WHAT THIS TASK INVOLVES | Transcribe word for word only the span whose first line is the one with "Write part 3 of the Blender" and whose last line is the one with "sin a * up)."; both of those lines belong to it.

* START SUPPLIED RECORDS *

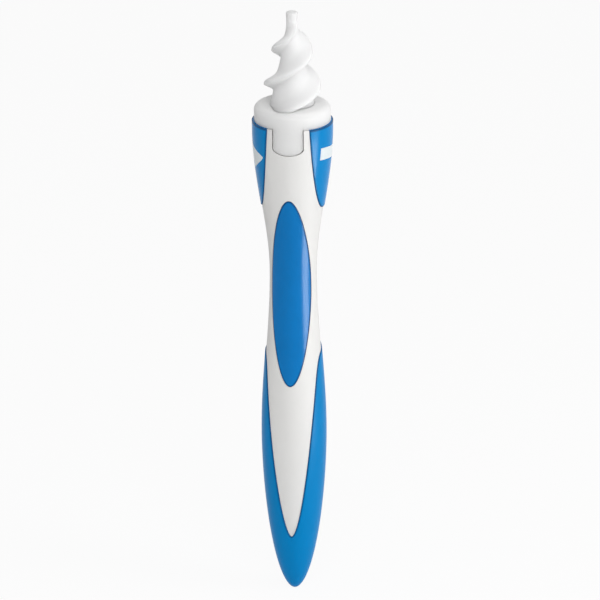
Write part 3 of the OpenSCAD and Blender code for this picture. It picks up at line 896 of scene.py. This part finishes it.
def softbox(name, azimuth, elevation, distance, width, height, radiance, aim):
    """A rectangular lamp that faces a point and gives off a plain radiance."""
    lamp = bpy.data.lights.new(name, "AREA")
    lamp.shape, lamp.size, lamp.size_y = "RECTANGLE", width, height
    lamp.energy = radiance * math.pi * width * height
    made = bpy.data.objects.new(name, lamp)
    bpy.context.scene.collection.objects.link(made)
    back = outward(azimuth, elevation)
    made.location = Vector(aim) + back * distance
    made.rotation_mode = "QUATERNION"
    made.rotation_quaternion = back.to_track_quat("Z", "Y")
    made.visible_camera = False
    return made


def floor():
    """A pale floor that shows white and keeps the object's shadow."""
    half = 4.0
    mesh = bpy.data.meshes.new("studio_floor")
    corners = [(-half, -half), (half, -half), (half, half), (-half, half)]
    mesh.from_pydata([(x, y, solid_low.z) for x, y in corners], [], [(0, 1, 2, 3)])
    finish = bpy.data.materials.new("studio_floor")
    finish.use_nodes = True
    bench = Bench(finish.node_tree)
    card = bench.node("ShaderNodeBsdfDiffuse", None, {"Color": grey(0.9)})
    white = bench.node("ShaderNodeEmission", None, {"Color": grey(1), "Strength": 1.0})
    shown = bench.node("ShaderNodeMixShader", None, {
        0: seen_directly(bench) * 0.92, 1: card, 2: white})
    bench.node("ShaderNodeOutputMaterial", None, {"Surface": shown})
    mesh.materials.append(finish)
    made = piece("studio_floor", mesh)


def surroundings(ambient):
    """An even white room: full white where it is seen, and dimmer as a light."""
    world = bpy.data.worlds.new("studio_room")
    bpy.context.scene.world = world
    world.use_nodes = True
    bench = Bench(world.node_tree)
    room = bench.node("ShaderNodeBackground", None, {
        "Color": grey(1), "Strength": seen_directly(bench) * (1 - ambient) + ambient})
    bench.node("ShaderNodeOutputWorld", None, {"Surface": room})


CAMERA_AZIMUTH, CAMERA_ELEVATION = 7.2, 21.5
CAMERA_DISTANCE, CAMERA_LENS = 1.0, 220.1
CAMERA_ROLL = -0.27
CAMERA_ASIDE, CAMERA_UP = 1.79 * MM, 86.57 * MM    # the point it looks at, from the tail


def camera():
    """Looks down on the handle from the front, a little from its right."""
    back = outward(CAMERA_AZIMUTH, CAMERA_ELEVATION)
    turn = math.radians(CAMERA_AZIMUTH)
    right = Vector((math.cos(turn), math.sin(turn), 0))
    aim = right * CAMERA_ASIDE + Vector((0, 0, TAIL + CAMERA_UP))
    made = bpy.data.objects.new("camera", bpy.data.cameras.new("camera"))
    bpy.context.scene.collection.objects.link(made)
    made.data.lens, made.data.sensor_width = CAMERA_LENS, 36.0
    made.data.clip_start, made.data.clip_end = 0.01, 50.0
    made.location = aim + back * CAMERA_DISTANCE
    made.rotation_mode = "QUATERNION"
    made.rotation_quaternion = (Quaternion(back, math.radians(CAMERA_ROLL))
                                @ (-back).to_track_quat("-Z", "Y"))
    bpy.context.scene.camera = made


bpy.context.scene.view_settings.view_transform = "Standard"
softbox("key_strip", 79, 6, 0.36, 0.12, 0.62, 3.4, (0, 0, TAIL + 130 * MM))
# The strip for the long highlight on the collar and the pad: it acts on gloss alone
sheen = softbox("sheen_strip", 66, 0, 0.13, 0.07, 0.13, 22.0, (0, 0, TAIL + 25 * MM))
sheen.visible_diffuse = False
softbox("front_box", 12, 42, 1.3, 0.9, 0.9, 2.6, (0, 0, 0))
surroundings(0.4)
floor()
camera()
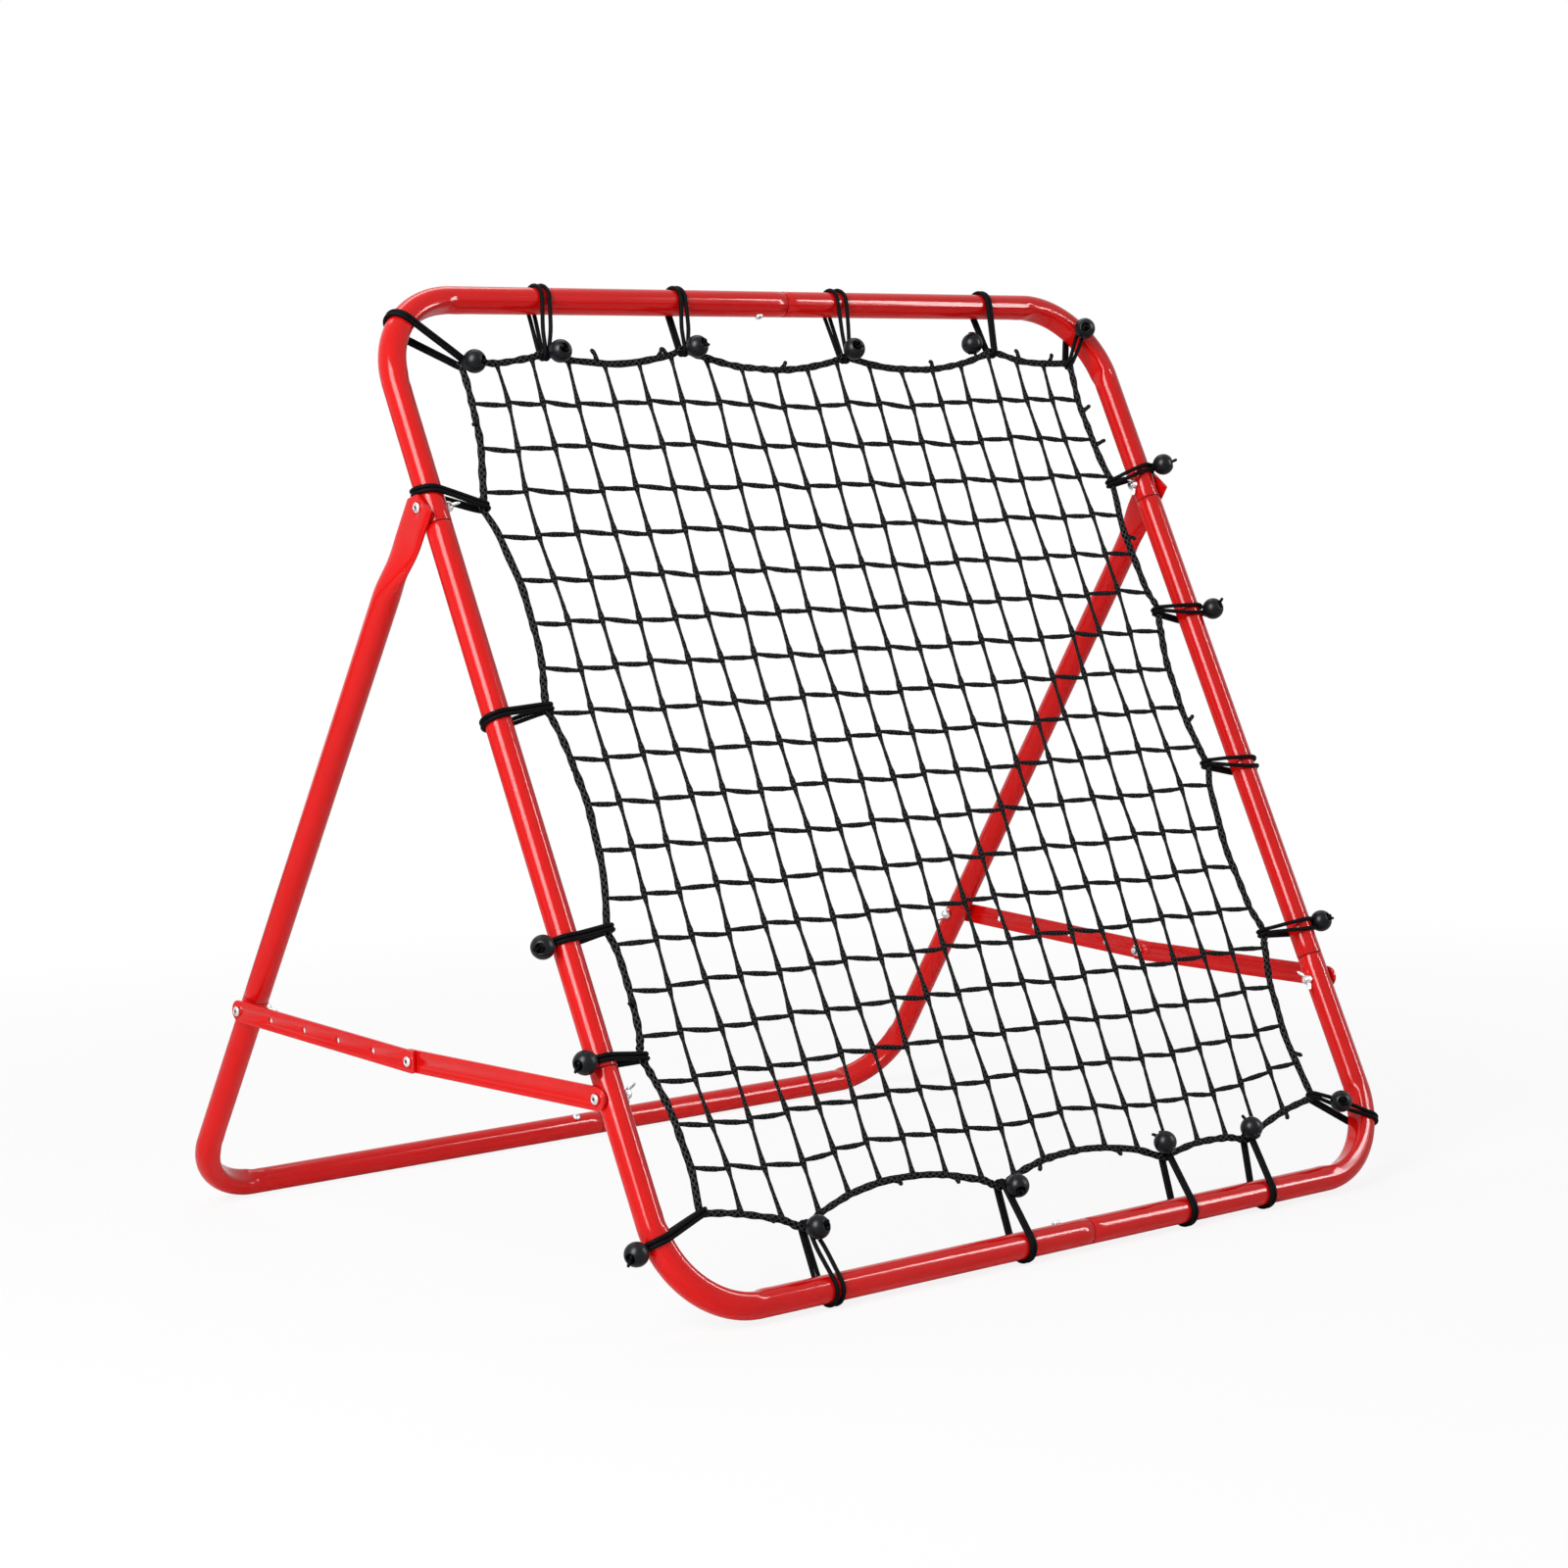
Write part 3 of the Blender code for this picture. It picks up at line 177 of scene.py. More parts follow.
def axis_ways(axis):
    """A unit vector along an axis, and two more that are square to it and to each other."""
    axis = unit(np.asarray(axis, float))
    first = unit(np.cross(axis, SLANT))
    return axis, first, np.cross(axis, first)


def turns(sides):
    """Angles of the points round a section: 2 pi k / sides."""
    return 2 * pi * np.arange(sides) / sides


def signed_power(values, power):
    """sign(x) |x|^power, which bends a circle's cosines and sines towards a square's."""
    return np.sign(values) * np.abs(values) ** power


def carried(path, radii, sides, across, loop=False):
    """A round section carried along paths: path + radius * (cos a * side + sin a * up).

    Side is square to the path and to across, a direction that is never along the path. path is
    [..., ring, xyz], and radii is a number, or one for each ring, or one for each ring and side.
    """
    path = np.asarray(path, float)
    if loop:
        tangent = np.roll(path, -1, axis=-2) - np.roll(path, 1, axis=-2)
    else:
        tangent = np.gradient(path, axis=-2)
    tangent = unit(tangent)
    side = unit(np.cross(tangent, np.broadcast_to(across, path.shape)))
    up = np.cross(tangent, side)
    angle = turns(sides)
    radii = np.asarray(radii, float)
    if radii.ndim < 2 or radii.shape[-1] != sides:
        radii = radii[..., None]
    ring = np.cos(angle)[:, None] * side[..., None, :] + np.sin(angle)[:, None] * up[..., None, :]
    return path[..., None, :] + radii[..., None] * ring


def revolved(profile, sides, axis, place):
    """Radius and height turned round an axis: place + radius * (cos a, sin a) + height * axis."""
    profile = np.asarray(profile, float)
    axis, first, second = axis_ways(axis)
    angle = turns(sides)
    ring = np.cos(angle)[:, None] * first + np.sin(angle)[:, None] * second
    return np.asarray(place) + profile[:, :1, None] * ring + profile[:, 1:, None] * axis


def turned(rows, outline, sides, axis, place, spin=0.0):
    """Rows of radius, height and share turned round an axis: a circle, or by its share an outline.

    The distance at angle a is radius * (1 - share + share * outline(a)), and spin turns the whole.
    """
    axis, first, second = axis_ways(axis)
    angle = turns(sides)
    radius, height, share = (column[:, None] for column in np.array(rows, float).T)
    reach = radius * (1 - share) + outline(angle) * radius * share
    ring = np.cos(angle + spin)[:, None] * first + np.sin(angle + spin)[:, None] * second
    return np.asarray(place) + reach[..., None] * ring + height[..., None] * axis


# Materials


class Nodes:
    """Short calls for building the nodes of one material or world."""

    def __init__(self, owner):
        owner.use_nodes = True
        self.owner = owner
        self.tree = owner.node_tree

    def feed(self, socket, value):
        """Links a socket to another node's output, or sets it to a value."""
        if isinstance(value, bpy.types.NodeSocket):
            self.tree.links.new(value, socket)
        else:
            socket.default_value = value

    def add(self, kind, inputs=(), **settings):
        """A new node with its settings and inputs."""
        node = self.tree.nodes.new(kind)
        for key, value in settings.items():
            setattr(node, key, value)
        for key, value in dict(inputs).items():
            self.feed(node.inputs[key], value)
        return node

    def place(self, scale=(1, 1, 1)):
        """Object coordinates, scaled."""
        source = self.add("ShaderNodeTexCoord").outputs["Object"]
        return self.add("ShaderNodeMapping", {"Vector": source, "Scale": scale}).outputs["Vector"]

    def noise(self, vector, scale, detail=3.0, roughness=0.5):
        """Noise from 0 to 1."""
        inputs = {"Vector": vector, "Scale": scale, "Detail": detail, "Roughness": roughness}
        return self.add("ShaderNodeTexNoise", inputs).outputs["Fac"]

    def span(self, value, low, high, to_low=0.0, to_high=1.0):
        """A value's range from low to high carried to another range."""
        inputs = {"Value": value, "From Min": low, "From Max": high, "To Min": to_low, "To Max": to_high}
        return self.add("ShaderNodeMapRange", inputs).outputs["Result"]

    def math(self, operation, first, second=0.0):
        """The result of one operation on one or two values."""
        return self.add("ShaderNodeMath", {0: first, 1: second}, operation=operation).outputs[0]

    def mix(self, share, first, second):
        """A colour between two colours."""
        return self.add("ShaderNodeMix", {0: share, 6: first, 7: second}, data_type="RGBA").outputs[2]

    def bump(self, height, distance, strength):
        """A normal tilted as by heights of this distance."""
        inputs = {"Height": height, "Distance": distance, "Strength": strength}
        return self.add("ShaderNodeBump", inputs).outputs["Normal"]

    def finish(self, **inputs):
        """Sets the material's shader and returns the material."""
        shader = self.tree.nodes["Principled BSDF"]
        for key, value in inputs.items():
            self.feed(shader.inputs[key.replace("_", " ")], value)
        return self.owner


def material_nodes(name):
    """Nodes of a new material."""
    return Nodes(bpy.data.materials.new(name))


def red_coat():
    """Red gloss powder coat: faint orange-peel waves and slightly uneven colour."""
    n = material_nodes("red_powder_coat")
    place = n.place()
    peel = n.noise(place, 260.0, 2.0)
    cloud = n.noise(place, 14.0, 4.0)
    colour = n.mix(n.span(cloud, 0.3, 0.7), (0.64, 0.003, 0.003, 1), (0.69, 0.006, 0.005, 1))
    rough = n.span(cloud, 0.3, 0.7, 0.09, 0.14)
    return n.finish(Base_Color=colour, Roughness=rough, Normal=n.bump(peel, 0.00002, 0.03), IOR=1.30)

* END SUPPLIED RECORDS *

EXPECTED OUTPUT |
Write part 3 of the Blender code for this picture. It picks up at line 177 of scene.py. More parts follow.
def axis_ways(axis):
    """A unit vector along an axis, and two more that are square to it and to each other."""
    axis = unit(np.asarray(axis, float))
    first = unit(np.cross(axis, SLANT))
    return axis, first, np.cross(axis, first)


def turns(sides):
    """Angles of the points round a section: 2 pi k / sides."""
    return 2 * pi * np.arange(sides) / sides


def signed_power(values, power):
    """sign(x) |x|^power, which bends a circle's cosines and sines towards a square's."""
    return np.sign(values) * np.abs(values) ** power


def carried(path, radii, sides, across, loop=False):
    """A round section carried along paths: path + radius * (cos a * side + sin a * up).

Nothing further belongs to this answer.